# START OF Supplied material
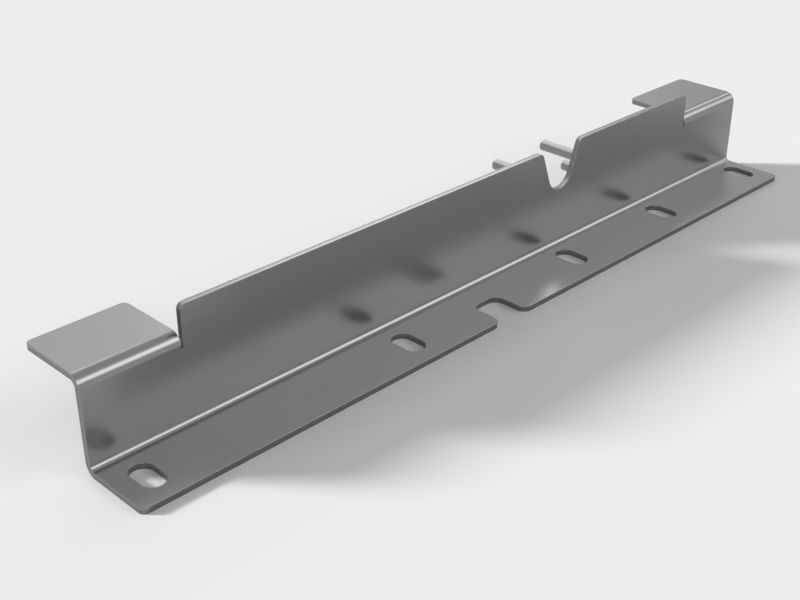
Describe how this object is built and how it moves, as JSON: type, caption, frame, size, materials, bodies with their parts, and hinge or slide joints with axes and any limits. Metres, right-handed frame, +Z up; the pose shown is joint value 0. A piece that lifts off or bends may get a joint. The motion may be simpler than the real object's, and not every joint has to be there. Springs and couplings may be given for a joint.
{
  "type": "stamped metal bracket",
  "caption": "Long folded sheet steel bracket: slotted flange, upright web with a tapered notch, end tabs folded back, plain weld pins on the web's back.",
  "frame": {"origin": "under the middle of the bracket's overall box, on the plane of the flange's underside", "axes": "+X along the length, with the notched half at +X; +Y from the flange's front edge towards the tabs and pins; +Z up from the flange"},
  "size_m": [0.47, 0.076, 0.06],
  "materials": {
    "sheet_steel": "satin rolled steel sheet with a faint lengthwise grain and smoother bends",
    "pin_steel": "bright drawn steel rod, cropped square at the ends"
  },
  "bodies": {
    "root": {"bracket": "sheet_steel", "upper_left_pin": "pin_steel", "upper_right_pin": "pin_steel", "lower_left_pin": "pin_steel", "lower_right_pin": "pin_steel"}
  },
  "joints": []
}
# END OF Supplied material
# Do this
Restate the data above word for word, please.

# Output
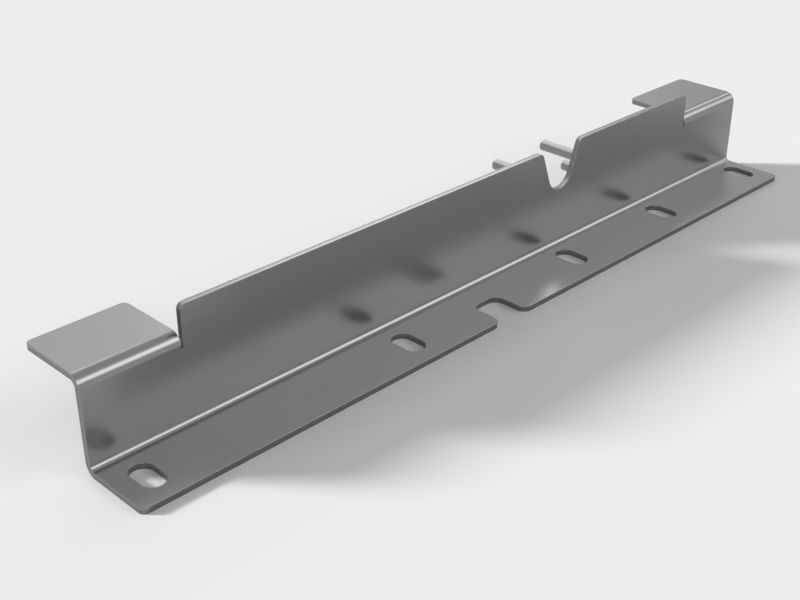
Describe how this object is built and how it moves, as JSON: type, caption, frame, size, materials, bodies with their parts, and hinge or slide joints with axes and any limits. Metres, right-handed frame, +Z up; the pose shown is joint value 0. A piece that lifts off or bends may get a joint. The motion may be simpler than the real object's, and not every joint has to be there. Springs and couplings may be given for a joint.
{
  "type": "stamped metal bracket",
  "caption": "Long folded sheet steel bracket: slotted flange, upright web with a tapered notch, end tabs folded back, plain weld pins on the web's back.",
  "frame": {"origin": "under the middle of the bracket's overall box, on the plane of the flange's underside", "axes": "+X along the length, with the notched half at +X; +Y from the flange's front edge towards the tabs and pins; +Z up from the flange"},
  "size_m": [0.47, 0.076, 0.06],
  "materials": {
    "sheet_steel": "satin rolled steel sheet with a faint lengthwise grain and smoother bends",
    "pin_steel": "bright drawn steel rod, cropped square at the ends"
  },
  "bodies": {
    "root": {"bracket": "sheet_steel", "upper_left_pin": "pin_steel", "upper_right_pin": "pin_steel", "lower_left_pin": "pin_steel", "lower_right_pin": "pin_steel"}
  },
  "joints": []
}